_Instructions for the task_.
Search the material below for the string "with" and list each line that holds it.

____ Supplied information

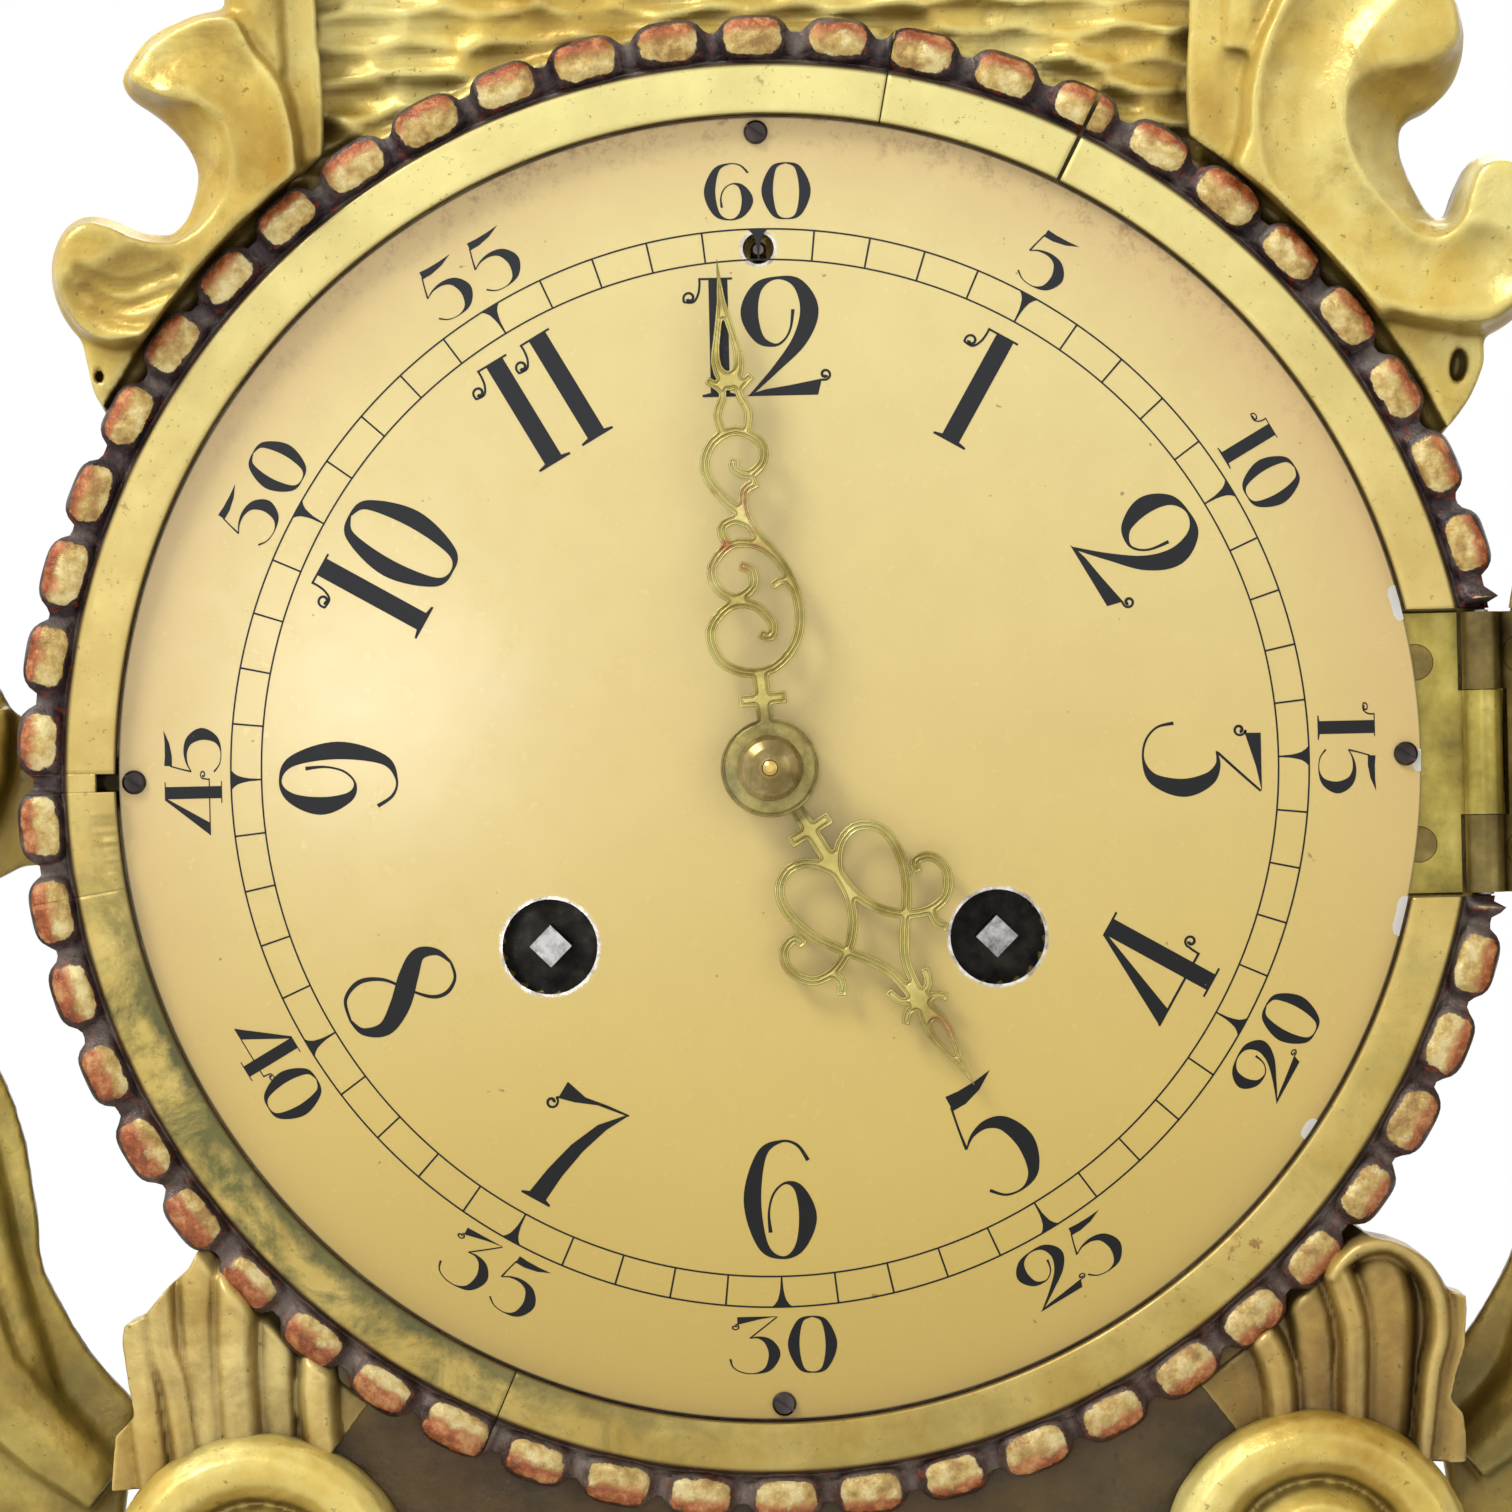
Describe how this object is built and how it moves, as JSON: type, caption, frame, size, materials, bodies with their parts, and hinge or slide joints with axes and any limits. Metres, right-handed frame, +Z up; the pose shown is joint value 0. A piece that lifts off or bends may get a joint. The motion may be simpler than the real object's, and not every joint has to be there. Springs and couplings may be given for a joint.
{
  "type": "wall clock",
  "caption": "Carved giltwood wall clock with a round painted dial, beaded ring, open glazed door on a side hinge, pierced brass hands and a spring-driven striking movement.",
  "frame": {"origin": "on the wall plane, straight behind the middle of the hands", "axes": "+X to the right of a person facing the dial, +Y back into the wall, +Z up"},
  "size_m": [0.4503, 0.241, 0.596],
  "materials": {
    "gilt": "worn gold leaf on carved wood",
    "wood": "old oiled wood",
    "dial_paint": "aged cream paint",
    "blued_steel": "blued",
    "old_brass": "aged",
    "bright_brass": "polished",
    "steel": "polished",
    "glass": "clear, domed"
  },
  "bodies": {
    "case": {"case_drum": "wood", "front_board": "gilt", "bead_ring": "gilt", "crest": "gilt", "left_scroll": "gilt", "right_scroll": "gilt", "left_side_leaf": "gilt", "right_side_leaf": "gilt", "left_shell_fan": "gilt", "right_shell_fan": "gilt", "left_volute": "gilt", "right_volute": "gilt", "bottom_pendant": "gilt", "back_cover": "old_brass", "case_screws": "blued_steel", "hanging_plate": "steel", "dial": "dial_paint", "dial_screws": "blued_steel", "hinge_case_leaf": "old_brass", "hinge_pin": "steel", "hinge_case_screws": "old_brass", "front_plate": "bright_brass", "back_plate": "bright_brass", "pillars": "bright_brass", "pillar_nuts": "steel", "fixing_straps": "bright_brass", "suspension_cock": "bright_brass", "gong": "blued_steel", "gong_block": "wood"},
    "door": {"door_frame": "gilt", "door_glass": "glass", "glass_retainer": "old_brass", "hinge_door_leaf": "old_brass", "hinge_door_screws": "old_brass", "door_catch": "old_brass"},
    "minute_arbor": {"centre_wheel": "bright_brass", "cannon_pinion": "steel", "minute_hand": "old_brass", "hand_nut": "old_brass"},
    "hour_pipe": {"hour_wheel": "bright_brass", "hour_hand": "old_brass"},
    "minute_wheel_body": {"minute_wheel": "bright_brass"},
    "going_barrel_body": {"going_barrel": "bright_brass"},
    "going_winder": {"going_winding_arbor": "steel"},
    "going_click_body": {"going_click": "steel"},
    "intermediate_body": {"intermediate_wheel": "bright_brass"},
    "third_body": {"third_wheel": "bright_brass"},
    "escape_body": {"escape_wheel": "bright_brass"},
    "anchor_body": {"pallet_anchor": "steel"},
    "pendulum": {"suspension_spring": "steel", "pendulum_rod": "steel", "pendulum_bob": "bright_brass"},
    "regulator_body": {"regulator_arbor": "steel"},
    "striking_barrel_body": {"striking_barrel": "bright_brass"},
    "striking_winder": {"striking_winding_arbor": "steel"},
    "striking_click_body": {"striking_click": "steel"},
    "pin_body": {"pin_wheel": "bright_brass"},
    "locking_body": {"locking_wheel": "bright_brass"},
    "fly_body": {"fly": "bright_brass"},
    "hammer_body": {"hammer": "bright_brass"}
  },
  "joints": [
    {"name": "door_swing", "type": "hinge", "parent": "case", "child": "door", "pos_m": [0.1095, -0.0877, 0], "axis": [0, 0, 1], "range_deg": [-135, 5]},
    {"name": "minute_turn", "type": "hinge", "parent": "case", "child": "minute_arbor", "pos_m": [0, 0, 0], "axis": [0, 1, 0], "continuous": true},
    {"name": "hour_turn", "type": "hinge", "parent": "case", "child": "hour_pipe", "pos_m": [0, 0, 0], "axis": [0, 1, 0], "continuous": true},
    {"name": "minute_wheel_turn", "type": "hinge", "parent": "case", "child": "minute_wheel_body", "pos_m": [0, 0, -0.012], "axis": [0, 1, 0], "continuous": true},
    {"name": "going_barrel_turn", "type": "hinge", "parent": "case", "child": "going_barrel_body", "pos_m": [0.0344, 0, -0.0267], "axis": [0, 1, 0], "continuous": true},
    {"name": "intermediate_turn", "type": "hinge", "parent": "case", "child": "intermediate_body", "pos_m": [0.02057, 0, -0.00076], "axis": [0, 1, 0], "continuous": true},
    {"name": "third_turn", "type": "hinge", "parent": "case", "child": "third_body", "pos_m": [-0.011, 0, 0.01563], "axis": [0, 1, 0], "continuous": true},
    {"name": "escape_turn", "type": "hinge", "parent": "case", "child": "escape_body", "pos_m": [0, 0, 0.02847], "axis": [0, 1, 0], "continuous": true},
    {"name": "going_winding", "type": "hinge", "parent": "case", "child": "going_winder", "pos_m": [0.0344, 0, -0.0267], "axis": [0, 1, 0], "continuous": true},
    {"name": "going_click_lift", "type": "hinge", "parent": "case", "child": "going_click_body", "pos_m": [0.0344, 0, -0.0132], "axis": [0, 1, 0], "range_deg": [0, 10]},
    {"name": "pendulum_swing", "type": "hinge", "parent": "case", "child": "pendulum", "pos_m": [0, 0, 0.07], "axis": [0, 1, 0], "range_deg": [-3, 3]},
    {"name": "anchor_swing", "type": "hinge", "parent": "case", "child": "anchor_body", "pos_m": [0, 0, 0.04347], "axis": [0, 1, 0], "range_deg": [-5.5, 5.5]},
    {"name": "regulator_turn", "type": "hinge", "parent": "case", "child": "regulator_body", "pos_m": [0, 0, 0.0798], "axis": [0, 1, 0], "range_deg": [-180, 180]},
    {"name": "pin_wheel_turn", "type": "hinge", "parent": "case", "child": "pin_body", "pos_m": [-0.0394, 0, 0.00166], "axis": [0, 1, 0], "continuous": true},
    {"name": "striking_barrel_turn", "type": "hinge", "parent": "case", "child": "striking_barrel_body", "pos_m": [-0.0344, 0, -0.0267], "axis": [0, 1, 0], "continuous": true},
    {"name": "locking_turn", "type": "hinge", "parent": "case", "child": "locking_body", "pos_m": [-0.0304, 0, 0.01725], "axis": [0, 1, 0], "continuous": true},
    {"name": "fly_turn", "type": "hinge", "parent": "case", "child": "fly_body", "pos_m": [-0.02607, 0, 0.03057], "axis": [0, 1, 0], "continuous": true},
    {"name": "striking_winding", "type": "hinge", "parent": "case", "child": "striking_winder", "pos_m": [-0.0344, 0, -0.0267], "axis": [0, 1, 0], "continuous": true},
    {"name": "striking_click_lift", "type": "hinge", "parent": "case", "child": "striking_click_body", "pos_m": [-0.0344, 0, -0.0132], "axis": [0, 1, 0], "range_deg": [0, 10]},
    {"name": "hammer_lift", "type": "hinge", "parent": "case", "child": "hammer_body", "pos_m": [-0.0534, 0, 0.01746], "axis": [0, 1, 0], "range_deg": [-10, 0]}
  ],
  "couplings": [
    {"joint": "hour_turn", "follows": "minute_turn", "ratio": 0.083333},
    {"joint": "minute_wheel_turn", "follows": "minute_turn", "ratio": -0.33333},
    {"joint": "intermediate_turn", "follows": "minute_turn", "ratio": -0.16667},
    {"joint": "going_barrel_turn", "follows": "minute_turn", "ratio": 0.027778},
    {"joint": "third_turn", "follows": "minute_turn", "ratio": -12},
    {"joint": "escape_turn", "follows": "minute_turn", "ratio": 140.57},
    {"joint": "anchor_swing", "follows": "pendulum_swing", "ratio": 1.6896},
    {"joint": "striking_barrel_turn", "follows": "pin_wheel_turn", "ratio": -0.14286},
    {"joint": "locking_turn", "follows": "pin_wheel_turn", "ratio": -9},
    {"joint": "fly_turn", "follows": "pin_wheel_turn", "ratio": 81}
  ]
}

________

_Reply_.
Describe how this object is built and how it moves, as JSON: type, caption, frame, size, materials, bodies with their parts, and hinge or slide joints with axes and any limits. Metres, right-handed frame, +Z up; the pose shown is joint value 0. A piece that lifts off or bends may get a joint. The motion may be simpler than the real object's, and not every joint has to be there. Springs and couplings may be given for a joint.
  "caption": "Carved giltwood wall clock with a round painted dial, beaded ring, open glazed door on a side hinge, pierced brass hands and a spring-driven striking movement.",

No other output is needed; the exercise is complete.